-- EXERCISE BRIEF --
From the first line of the data below, repeat each line exactly until you reach the line with "leather hand strap."; include that line too.

##### DATA PROVIDED #####

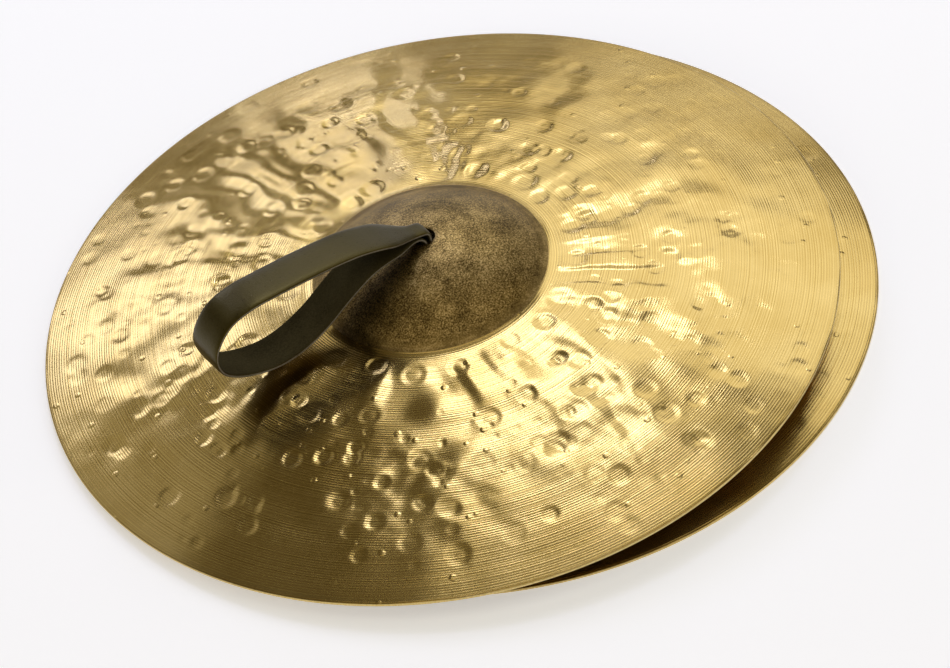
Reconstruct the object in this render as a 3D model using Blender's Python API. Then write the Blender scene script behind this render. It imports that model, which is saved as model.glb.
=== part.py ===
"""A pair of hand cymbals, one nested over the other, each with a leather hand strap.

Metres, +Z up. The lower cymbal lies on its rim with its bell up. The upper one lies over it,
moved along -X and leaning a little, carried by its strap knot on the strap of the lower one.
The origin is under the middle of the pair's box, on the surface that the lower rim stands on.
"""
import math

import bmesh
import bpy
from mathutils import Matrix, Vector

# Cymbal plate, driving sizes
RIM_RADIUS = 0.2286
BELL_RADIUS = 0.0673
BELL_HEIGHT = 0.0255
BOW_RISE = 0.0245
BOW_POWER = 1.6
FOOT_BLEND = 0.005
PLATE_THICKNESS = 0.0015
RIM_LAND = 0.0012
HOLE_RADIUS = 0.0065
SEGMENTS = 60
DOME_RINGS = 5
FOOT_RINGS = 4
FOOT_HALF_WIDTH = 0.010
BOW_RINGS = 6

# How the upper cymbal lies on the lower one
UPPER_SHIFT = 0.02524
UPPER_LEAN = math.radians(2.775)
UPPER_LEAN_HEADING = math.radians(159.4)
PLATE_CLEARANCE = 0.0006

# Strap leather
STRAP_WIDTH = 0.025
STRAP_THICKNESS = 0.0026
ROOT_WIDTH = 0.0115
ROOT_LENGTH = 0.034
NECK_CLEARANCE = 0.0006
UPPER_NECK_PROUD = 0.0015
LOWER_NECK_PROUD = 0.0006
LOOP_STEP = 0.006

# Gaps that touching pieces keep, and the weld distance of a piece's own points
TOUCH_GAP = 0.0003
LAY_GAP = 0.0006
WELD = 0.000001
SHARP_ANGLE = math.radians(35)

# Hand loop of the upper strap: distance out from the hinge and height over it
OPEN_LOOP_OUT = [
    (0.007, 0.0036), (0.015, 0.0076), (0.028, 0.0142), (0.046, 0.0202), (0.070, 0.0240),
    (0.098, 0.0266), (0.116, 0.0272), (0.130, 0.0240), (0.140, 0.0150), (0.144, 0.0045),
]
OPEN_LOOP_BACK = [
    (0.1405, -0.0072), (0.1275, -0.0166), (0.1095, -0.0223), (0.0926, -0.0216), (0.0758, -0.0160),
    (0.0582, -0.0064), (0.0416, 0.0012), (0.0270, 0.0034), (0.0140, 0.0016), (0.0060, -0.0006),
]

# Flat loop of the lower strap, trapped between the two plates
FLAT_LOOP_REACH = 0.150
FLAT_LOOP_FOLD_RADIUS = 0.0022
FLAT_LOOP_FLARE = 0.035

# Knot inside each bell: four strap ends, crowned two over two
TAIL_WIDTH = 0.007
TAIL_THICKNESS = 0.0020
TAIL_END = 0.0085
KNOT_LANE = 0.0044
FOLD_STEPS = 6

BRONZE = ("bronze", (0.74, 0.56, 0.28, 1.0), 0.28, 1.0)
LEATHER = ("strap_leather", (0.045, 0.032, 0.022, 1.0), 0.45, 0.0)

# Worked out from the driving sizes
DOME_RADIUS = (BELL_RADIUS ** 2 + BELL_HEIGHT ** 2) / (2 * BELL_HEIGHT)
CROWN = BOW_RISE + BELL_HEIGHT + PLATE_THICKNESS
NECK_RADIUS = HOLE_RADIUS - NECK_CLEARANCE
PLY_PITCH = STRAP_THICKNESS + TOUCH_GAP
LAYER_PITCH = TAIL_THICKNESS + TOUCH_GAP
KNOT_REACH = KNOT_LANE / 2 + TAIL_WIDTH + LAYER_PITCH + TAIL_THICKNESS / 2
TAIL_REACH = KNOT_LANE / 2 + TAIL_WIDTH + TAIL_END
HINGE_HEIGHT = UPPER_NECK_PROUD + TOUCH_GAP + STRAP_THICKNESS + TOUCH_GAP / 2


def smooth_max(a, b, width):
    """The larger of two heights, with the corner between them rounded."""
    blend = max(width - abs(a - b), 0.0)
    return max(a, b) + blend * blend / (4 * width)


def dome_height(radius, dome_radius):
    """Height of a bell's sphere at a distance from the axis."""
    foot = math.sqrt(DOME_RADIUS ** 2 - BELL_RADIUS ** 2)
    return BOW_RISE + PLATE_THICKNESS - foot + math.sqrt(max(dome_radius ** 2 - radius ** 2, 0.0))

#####

-- COMPLETE ANSWER --
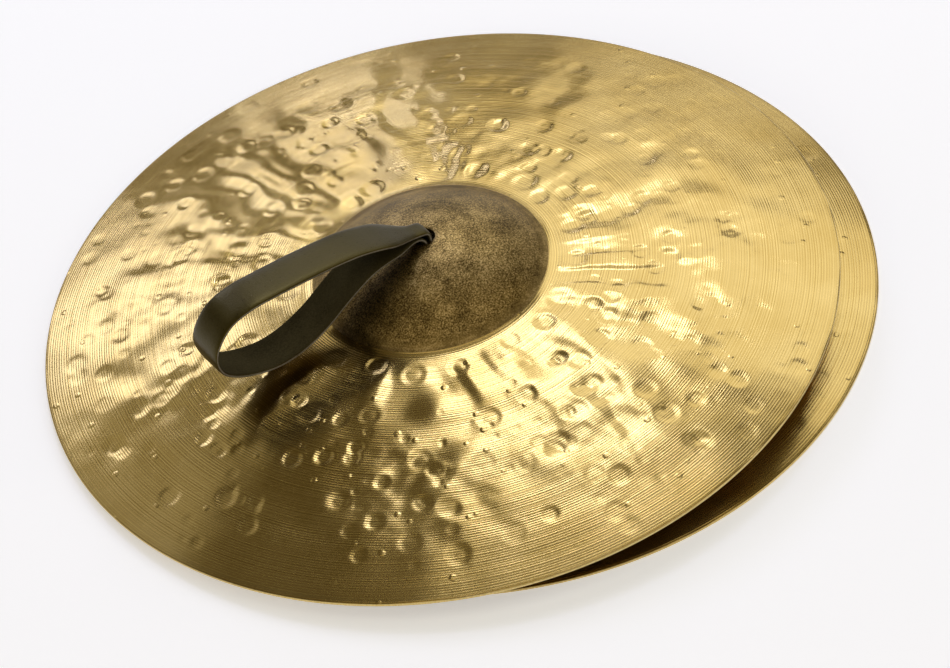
Reconstruct the object in this render as a 3D model using Blender's Python API. Then write the Blender scene script behind this render. It imports that model, which is saved as model.glb.
=== part.py ===
"""A pair of hand cymbals, one nested over the other, each with a leather hand strap.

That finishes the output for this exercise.